START Records
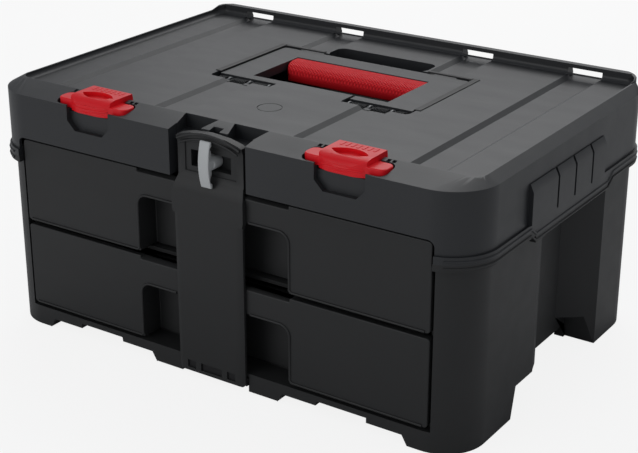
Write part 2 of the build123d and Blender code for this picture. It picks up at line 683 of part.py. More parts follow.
END Records
START Records
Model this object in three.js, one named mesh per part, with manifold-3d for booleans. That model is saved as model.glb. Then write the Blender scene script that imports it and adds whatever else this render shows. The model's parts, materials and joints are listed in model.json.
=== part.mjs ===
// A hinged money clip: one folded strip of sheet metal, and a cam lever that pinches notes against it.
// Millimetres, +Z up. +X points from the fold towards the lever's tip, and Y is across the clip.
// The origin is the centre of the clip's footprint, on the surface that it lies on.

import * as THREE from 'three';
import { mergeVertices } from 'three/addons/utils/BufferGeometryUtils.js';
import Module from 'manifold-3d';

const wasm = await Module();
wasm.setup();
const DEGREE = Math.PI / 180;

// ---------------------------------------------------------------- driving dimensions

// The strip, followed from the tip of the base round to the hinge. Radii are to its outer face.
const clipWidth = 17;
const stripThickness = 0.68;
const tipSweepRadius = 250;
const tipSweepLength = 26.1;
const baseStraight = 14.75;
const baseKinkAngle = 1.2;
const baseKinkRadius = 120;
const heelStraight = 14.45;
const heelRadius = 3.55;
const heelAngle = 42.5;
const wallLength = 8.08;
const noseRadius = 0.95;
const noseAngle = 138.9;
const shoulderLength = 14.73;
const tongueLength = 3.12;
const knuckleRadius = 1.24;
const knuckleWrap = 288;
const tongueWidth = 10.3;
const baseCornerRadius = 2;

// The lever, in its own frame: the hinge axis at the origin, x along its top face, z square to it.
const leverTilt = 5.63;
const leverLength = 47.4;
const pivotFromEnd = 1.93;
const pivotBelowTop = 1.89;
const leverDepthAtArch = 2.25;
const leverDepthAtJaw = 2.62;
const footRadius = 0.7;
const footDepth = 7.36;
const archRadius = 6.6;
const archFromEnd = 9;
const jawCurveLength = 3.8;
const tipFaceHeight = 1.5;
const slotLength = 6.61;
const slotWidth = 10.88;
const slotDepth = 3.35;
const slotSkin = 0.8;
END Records
**Exercise:**
Reproduce verbatim only the segment of the listing bounded by the line containing "Model this object" and the line containing "import Module from 'manifold-3d';", with both boundary lines included.

**Answer in full:**
Model this object in three.js, one named mesh per part, with manifold-3d for booleans. That model is saved as model.glb. Then write the Blender scene script that imports it and adds whatever else this render shows. The model's parts, materials and joints are listed in model.json.
=== part.mjs ===
// A hinged money clip: one folded strip of sheet metal, and a cam lever that pinches notes against it.
// Millimetres, +Z up. +X points from the fold towards the lever's tip, and Y is across the clip.
// The origin is the centre of the clip's footprint, on the surface that it lies on.

import * as THREE from 'three';
import { mergeVertices } from 'three/addons/utils/BufferGeometryUtils.js';
import Module from 'manifold-3d';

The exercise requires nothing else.